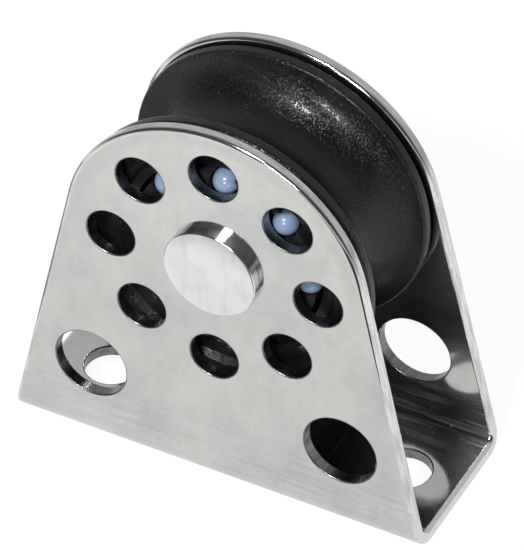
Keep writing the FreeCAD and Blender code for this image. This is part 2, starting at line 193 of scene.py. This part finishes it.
def rolled_edge(outer, inner, rounding):
    """Rows of points and normals over a cut edge, from one face of the sheet to the other. At each corner the
    point runs from the face to the wall as C + (1 - sin a)(A - C) + (1 - cos a)(B - C) for a from 0 to 90, and
    B lies farther down the wall where the corner is sharper than a right angle."""
    rows, normals = [], []
    angle = np.linspace(0, math.pi / 2, ROUND_STEPS + 1)
    through = inner[0] - outer[0]
    through = through / np.linalg.norm(through, axis=1, keepdims=True) * rounding
    for (corner, face, normal, wall), way, order in ((outer, through, angle), (inner, -through, angle[::-1])):
        sharper = np.maximum(1, 1 - SHARP_CORNER * np.sum(normal * wall, axis=1, keepdims=True))
        for a in order:
            rows.append(corner + (1 - math.sin(a)) * (face - corner) + (1 - math.cos(a)) * sharper * way)
            normals.append(math.cos(a) * normal + math.sin(a) * wall)
    return np.stack(rows, axis=1), np.stack(normals, axis=1)


def ring(centre, radius):
    """Points of a circle in a plane face."""
    angle = np.linspace(0, 2 * math.pi, HOLE_STEPS, endpoint=False)
    return np.array(centre) + radius * stack(np.cos(angle), np.sin(angle))


def closed(*loops):
    """Repeats the first row of each loop at its end."""
    return [np.concatenate([loop, loop[:1]]) for loop in loops]


def flat_face(shell, outline, holes, lift, depth, normal):
    """A plane patch with round holes, each given as two places and a radius: outline and holes are triangulated
    flat, and lift gives the flat points their place at that depth into the sheet."""
    rings = [outline] + [ring((a, b), radius) for a, b, radius in holes]
    flat = np.concatenate(rings)
    starts = np.cumsum([0] + [len(points) for points in rings])
    edges = np.concatenate([np.stack([np.arange(a, b), np.roll(np.arange(a, b), -1)], axis=1)
                            for a, b in zip(starts[:-1], starts[1:])])
    _, _, triangles, source, _, _ = delaunay_2d_cdt(flat.tolist(), edges.tolist(), [], 1, 1e-9)
    place = flat[[origin[0] for origin in source]]
    triangles = np.array(triangles)
    middle = place[triangles].mean(axis=1)
    for a, b, radius in holes:
        outside = np.linalg.norm(middle - (a, b), axis=1) > radius
        triangles, middle = triangles[outside], middle[outside]
    points = lift(place, depth)
    shell.patch(points, np.broadcast_to(normal, points.shape), triangles[:, [0, 1, 2, 2]])


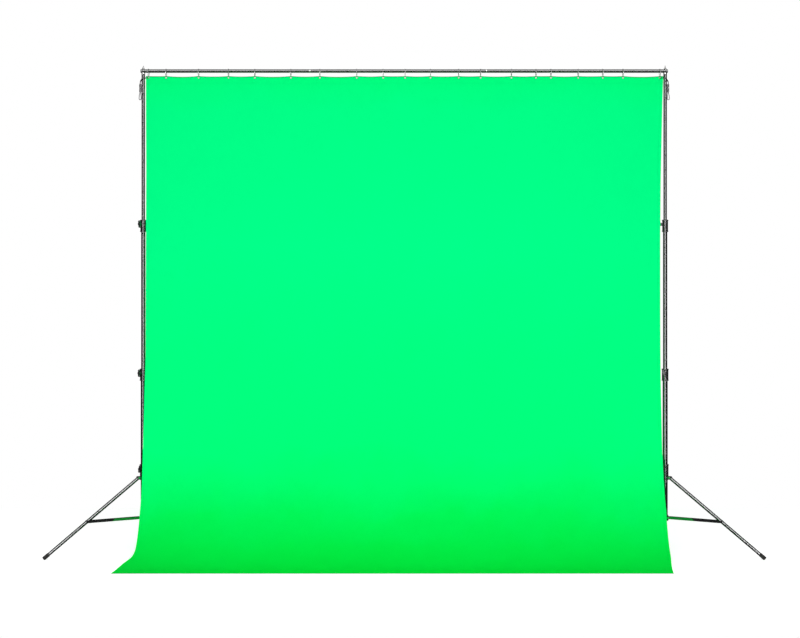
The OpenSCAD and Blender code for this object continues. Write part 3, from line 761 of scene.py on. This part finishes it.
def studio():
    """A white floor that glows a little, and a surround that the camera sees as plain white."""
    bpy.ops.mesh.primitive_plane_add(size=1, location=(0, 0, 0))
    floor = bpy.context.object
    floor.name = "studio_floor"
    floor.scale = (*FLOOR_SIZE, 1)
    white = Nodes("studio_white", 0.9, Specular_IOR_Level=0.0)
    cloud = white.noise(white.place(), 0.5)
    white.colour(white.ramp(cloud, (0.3, (0.94, 0.94, 0.94)), (0.7, (0.96, 0.96, 0.96))))
    white.shader.inputs["Emission Color"].default_value = (1, 1, 1, 1)
    white.shader.inputs["Emission Strength"].default_value = FLOOR_GLOW
    floor.data.materials.append(white.material)
    floor.visible_glossy = False

    world = bpy.data.worlds.new("studio")
    bpy.context.scene.world = world
    world.use_nodes = True
    nodes, links = world.node_tree.nodes, world.node_tree.links
    path = nodes.new("ShaderNodeLightPath")
    last = nodes["Background"]
    last.inputs["Strength"].default_value = AROUND_LIGHT
    for ray, light in (("Is Glossy Ray", MIRRORED_LIGHT), ("Is Camera Ray", 1.0)):
        here, mix = nodes.new("ShaderNodeBackground"), nodes.new("ShaderNodeMixShader")
        here.inputs["Color"].default_value = (1, 1, 1, 1)
        here.inputs["Strength"].default_value = light
        links.new(path.outputs[ray], mix.inputs["Fac"])
        links.new(last.outputs[0], mix.inputs[1])
        links.new(here.outputs[0], mix.inputs[2])
        last = mix
    nodes["Background"].inputs["Color"].default_value = (1, 1, 1, 1)
    links.new(last.outputs[0], nodes["World Output"].inputs["Surface"])


def panel(name, size, place, towards, power):
    """A soft light of that width and height and power in watts, which the camera doesn't see."""
    light = bpy.data.lights.new(name, "AREA")
    light.shape = "RECTANGLE"
    light.size, light.size_y = size
    light.energy = power
    lamp = bpy.data.objects.new(name, light)
    lamp.location = place
    lamp.rotation_euler = (Vector(place) - Vector(towards)).to_track_quat("Z", "Y").to_euler()
    lamp.visible_camera = False
    bpy.context.scene.collection.objects.link(lamp)
    return lamp


# The wide panel lights the cloth evenly and the top panel softens the floor end. What the gloss shows
# is three narrow panels that light nothing else, two upright for the posts and legs and one lying above
# for the crossbar, so each tube has a thin bright line. Distances are from the plane of the posts.
FRONT_AWAY, FRONT_Z = 6.5, 3.0
GLOSS_X, GLOSS_AWAY, GLOSS_Z = 3.6, 10.5, 1.9
BAR_GLOSS_AWAY, BAR_GLOSS_Z = 6.3, 4.7
BAR_Z = 2.74

studio()
front = panel("front_panel", (8.8, 5.8), (0, STAND_Y - FRONT_AWAY, FRONT_Z), (0, STAND_Y, FRONT_Z), 330)
front.visible_glossy = False
for x, name in ((-GLOSS_X, "left_gloss_panel"), (GLOSS_X, "right_gloss_panel")):
    gloss = panel(name, (0.8, 5.0), (x, STAND_Y - GLOSS_AWAY, GLOSS_Z), (x, STAND_Y, GLOSS_Z), 160)
    gloss.visible_diffuse = False
bar_gloss = panel("bar_gloss_panel", (8.8, 1.2), (0, STAND_Y - BAR_GLOSS_AWAY, BAR_GLOSS_Z),
                  (0, STAND_Y, BAR_Z), 260)
bar_gloss.visible_diffuse = False
panel("top_panel", (7.0, 4.0), (0, -1.0, 5.0), (0, -0.6, 0), 60)
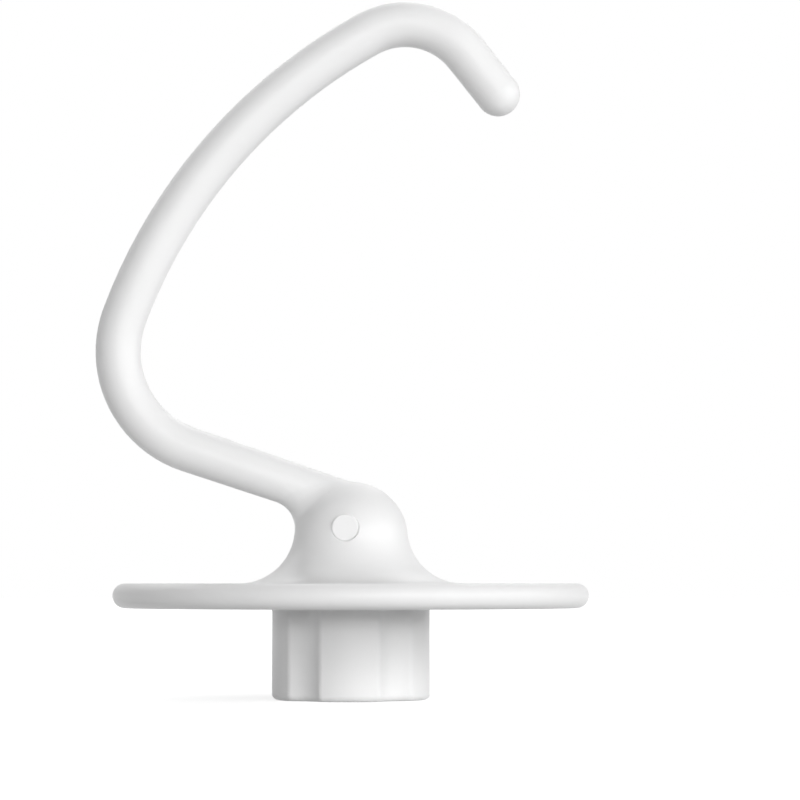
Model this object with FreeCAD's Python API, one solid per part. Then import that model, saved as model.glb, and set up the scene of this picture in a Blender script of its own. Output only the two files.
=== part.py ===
import FreeCAD, Part
import math
import os

from FreeCAD import Vector

# Dough hook for a stand mixer: one casting that stands on the open end of its drive collar.
# Millimetres. +Z runs up the socket's axis, the origin is the centre of the collar's end face,
# and the bent arm lies in the XZ plane and reaches out towards -X. The front is towards -Y.

# Drive collar: a fluted skirt round the socket
collar_height = 18.1
collar_radius = 15.66
collar_end_rounding = 1.2
collar_root_rounding = 0.6
flute_count = 5
flute_depth = 1.6
flute_radius = 6.3
flute_edge_rounding = 1.5

# Socket for the mixer's shaft, with the channel and the turn pocket of the shaft's cross pin
shaft_diameter = 12.7
shaft_clearance = 0.1
socket_depth = 31.0
socket_mouth_chamfer = 0.7
cross_pin_diameter = 4.8
cross_pin_reach = 8.6
cross_pin_clearance = 0.2
pin_seat_height = 14.5
pin_turn_deg = 36.0

# Splash disc, with a fully rounded rim
disc_radius = 47.2
disc_thickness = 4.87

# Hub: a ball-topped neck that flares out into the disc
dome_radius = 11.3
dome_centre_above_disc = 8.9
neck_flare_radius = 11.0

# Round flat pad on the front of the neck, with a soft edge and a fine groove round it
pad_diameter = 5.4
pad_edge_rounding = 0.35
pad_groove_width = 0.15
pad_offset_x = -1.0
pad_above_disc = 10.9
pad_face_from_axis = 10.95
pad_length = 2.0

# Arm: straight run, heel bend, long back bend, crown bend and straight tip
arm_root_above_disc = 15.7
arm_rise_deg = 18.65
arm_run_length = 34.27
heel_bend_radius = 20.7
heel_bend_deg = 91.55
back_bend_radius = 107.5
back_bend_deg = 40.6
crown_bend_radius = 15.6
crown_bend_deg = 81.25
tip_run_length = 10.3
arm_root_radius = 4.22
arm_back_radius = 4.5
arm_tip_radius = 4.44
arm_root_blend = 5.5

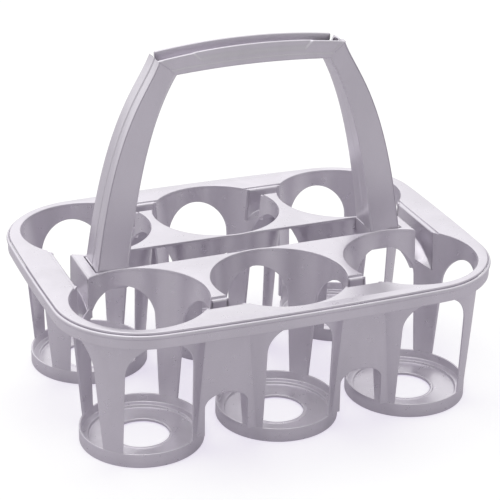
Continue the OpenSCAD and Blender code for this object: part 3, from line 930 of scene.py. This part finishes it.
def makeFloor():
    mesh = bpy.data.meshes.new("floor")
    s = light["floorHalf"]
    mesh.from_pydata([(-s, -s, 0), (s, -s, 0), (s, s, 0), (-s, s, 0)], [], [[0, 1, 2, 3]])
    obj = bpy.data.objects.new("floor", mesh)
    bpy.context.scene.collection.objects.link(obj)
    mat = bpy.data.materials.new("floorWhite")
    mat.use_nodes = True
    tree = mat.node_tree
    tree.nodes.remove(tree.nodes["Principled BSDF"])
    seen = addNode(tree, "ShaderNodeBsdfDiffuse", {"Color": (*light["floorSeen"], 1)})
    lift = addNode(tree, "ShaderNodeEmission", {"Color": (*light["floorLift"], 1), "Strength": 1})
    bounce = addNode(tree, "ShaderNodeBsdfDiffuse", {"Color": (*light["floorBounce"], 1)})
    both = addNode(tree, "ShaderNodeAddShader")
    tree.links.new(seen.outputs["BSDF"], both.inputs[0])
    tree.links.new(lift.outputs["Emission"], both.inputs[1])
    mixSeen(tree, light["floorGlossy"], bounce.outputs["BSDF"], both.outputs["Shader"], "Material Output")
    mesh.materials.append(mat)


def areaLamp(name, where, aim, sizeX, sizeY):
    lamp = bpy.data.lights.new(name, "AREA")
    lamp.shape = "RECTANGLE"
    lamp.size, lamp.size_y = sizeX, sizeY
    lamp.energy = light[name]
    obj = bpy.data.objects.new(name, lamp)
    bpy.context.scene.collection.objects.link(obj)
    obj.location = where
    obj.rotation_euler = (Vector(aim) - Vector(where)).to_track_quat("-Z", "Y").to_euler()


def grey(level):
    return (level, level, level, 1)


def makeLight():
    world = bpy.data.worlds.new("studio")
    bpy.context.scene.world = world
    world.use_nodes = True
    tree = world.node_tree
    sky = tree.nodes["Background"]
    coord = addNode(tree, "ShaderNodeTexCoord")
    dot = addNode(tree, "ShaderNodeVectorMath", {1: light["brightSide"]}, operation="DOT_PRODUCT")
    shift = addNode(tree, "ShaderNodeMapRange", {"From Min": -1, "From Max": 1})
    ramp = addNode(tree, "ShaderNodeValToRGB")
    strength = light["strength"]
    stops = ramp.color_ramp.elements
    stops[0].position, stops[0].color = 0.0, grey(light["front"] / strength)
    stops[1].position, stops[1].color = 1.0, grey(light["back"] / strength)
    stops.new(0.5).color = grey(light["horizon"] / strength)
    tree.links.new(coord.outputs["Generated"], dot.inputs[0])
    tree.links.new(dot.outputs["Value"], shift.inputs["Value"])
    tree.links.new(shift.outputs["Result"], ramp.inputs["Fac"])
    tree.links.new(ramp.outputs["Color"], sky.inputs["Color"])
    sky.inputs["Strength"].default_value = strength
    white = addNode(tree, "ShaderNodeBackground", {"Color": (1, 1, 1, 1), "Strength": 1.0})
    mixSeen(tree, light["worldGlossy"], sky.outputs["Background"], white.outputs["Background"],
            "World Output")
    areaLamp("topLamp", (-0.1, 0.1, 1.6), (0, 0, 0.1), 1.4, 0.9)
    areaLamp("leftLamp", (-1.4, 0.1, 1.0), (0, 0, 0.15), 0.8, 1.0)


# focal is in pixels of the photo, which is pictureWidth pixels wide
view = {"focal": 1790.93, "pictureWidth": 500, "sensor": 36, "azimuth": 21.78, "elevation": 24.14,
        "roll": 0.83, "distance": 1.5565, "target": (0.05299, 0.12385, 0.04848)}


def makeCamera():
    az, el, roll = (math.radians(view[k]) for k in ("azimuth", "elevation", "roll"))
    forward = Vector((math.sin(az) * math.cos(el), math.cos(az) * math.cos(el), -math.sin(el)))
    level = Vector((math.cos(az), -math.sin(az), 0))
    upright = level.cross(forward)
    right = level * math.cos(roll) + upright * math.sin(roll)
    up = -level * math.sin(roll) + upright * math.cos(roll)
    cam = bpy.data.cameras.new("camera")
    cam.sensor_width = view["sensor"]
    cam.lens = view["focal"] * view["sensor"] / view["pictureWidth"]
    cam.clip_start, cam.clip_end = 0.05, 50
    obj = bpy.data.objects.new("camera", cam)
    bpy.context.scene.collection.objects.link(obj)
    place = Vector(view["target"]) - forward * view["distance"]
    turn = Matrix((right, up, -forward)).transposed().to_4x4()
    obj.matrix_world = Matrix.Translation(place) @ turn
    bpy.context.scene.camera = obj


makeFloor()
makeLight()
makeCamera()
bpy.context.scene.view_settings.view_transform = "Standard"
print("stage made")
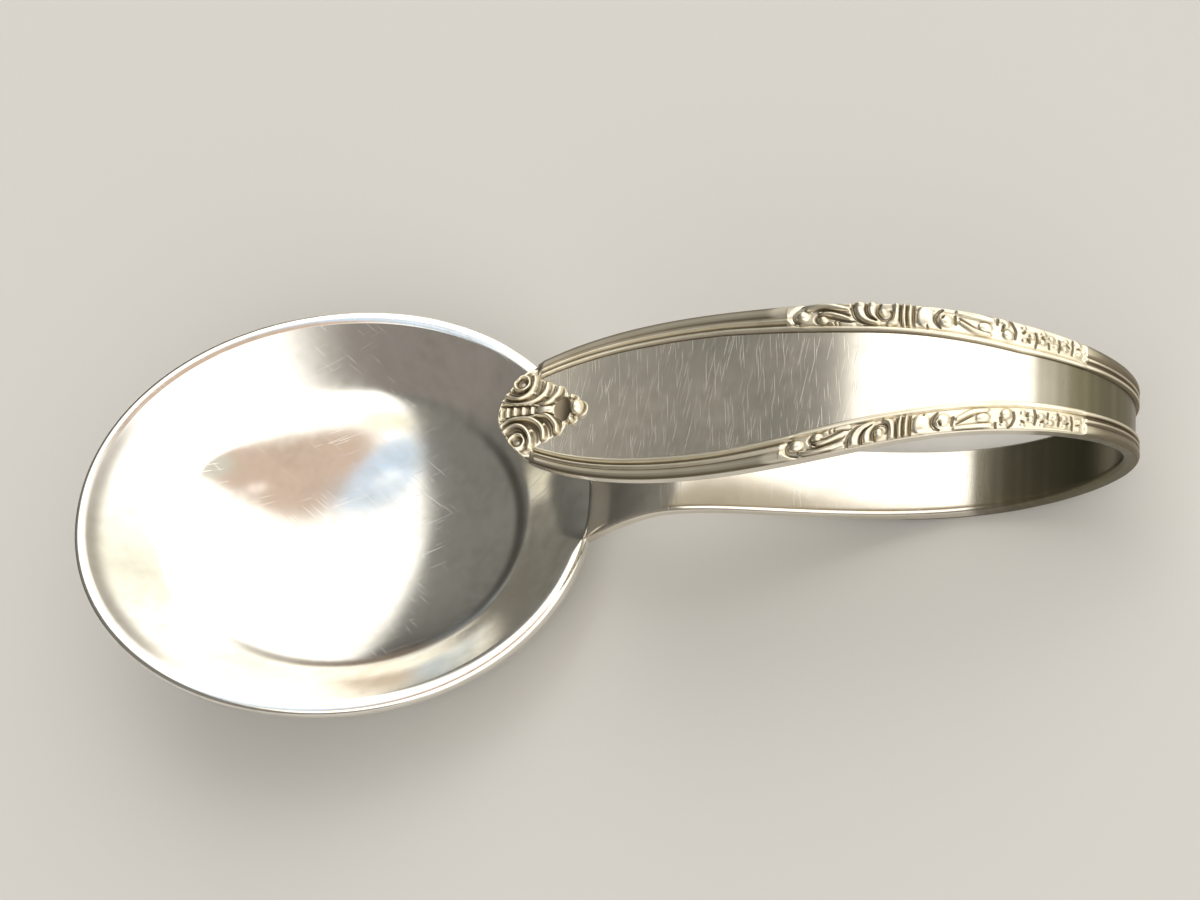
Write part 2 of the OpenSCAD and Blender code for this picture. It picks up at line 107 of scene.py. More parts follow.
bowlShape = {
    "length": 45.0, "width": 36.4, "depth": 7.5, "wall": 0.9,
    "land": 1.2, "edge": 1.2, "edgeRound": 0.42,
    "outlinePower": 2.06, "fuller": 0.02, "undersidePower": 2.8, "footWear": 0.1,
    "wallSlope": 40, "shoulderShare": 0.74, "dishPower": 2.4, "shoulderSoft": 0.25,
    # by the neck the land fades out between these distances from the middle line
    "neckClear": [1.8, 5.2], "landPower": 12, "landLeft": 0.05,
    "around": 480, "inward": 96, "under": 50, "edgeRings": 19,
    # lines of painted shade, dark lines that stand for darker reflections: how much, at which share of the
    # hollow, how wide, towards which side in degrees, and the cosines about that side between which they
    # fade in
    "darkeningAndPaintedShade": [[0.62, 0.715, 0.03, -40, -0.35, 0.45], [0.56, 0.99, 0.045, -168, 0.55, 0.9]],
}


def handleControls():
    # the same nine control points as the solid: place along x, height and width
    h = handleShape
    start = bowlShape["length"] / 2
    tip, loop = start - h["tipOverhang"], start + h["reach"]
    low = [mix(start, loop, share) for share in h["lowerShares"]]
    high = [mix(tip, loop, share) for share in h["upperShares"]]
    lowZ = [h["rise"] * share for share in h["archShares"]]
    lowW = [h["shankWidth"] * share for share in h["shankShares"]]
    fall = [mix(h["tipHeight"], h["loopHeight"], share) for share in h["fallShares"]]
    highW = [h["panelWidth"] * share for share in h["panelShares"]]
    return [[start, 0, h["neckWidth"]],
            [low[1], lowZ[0], lowW[0]], [low[2], lowZ[1], lowW[1]], [low[3], lowZ[2], lowW[2]],
            [loop, h["loopHeight"] * h["bendHeightShare"], lowW[3]],
            [high[0], h["loopHeight"], highW[0]], [high[1], fall[0], highW[1]],
            [high[2], fall[1], highW[2]], [tip, h["tipHeight"], h["tipWidth"]]]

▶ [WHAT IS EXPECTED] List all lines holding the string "with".

▶ [FINAL RESULT]
    """A plane patch with round holes, each given as two places and a radius: outline and holes are triangulated
Model this object with FreeCAD's Python API, one solid per part. Then import that model, saved as model.glb, and set up the scene of this picture in a Blender script of its own. Output only the two files.
# Socket for the mixer's shaft, with the channel and the turn pocket of the shaft's cross pin
# Splash disc, with a fully rounded rim
# Round flat pad on the front of the neck, with a soft edge and a fine groove round it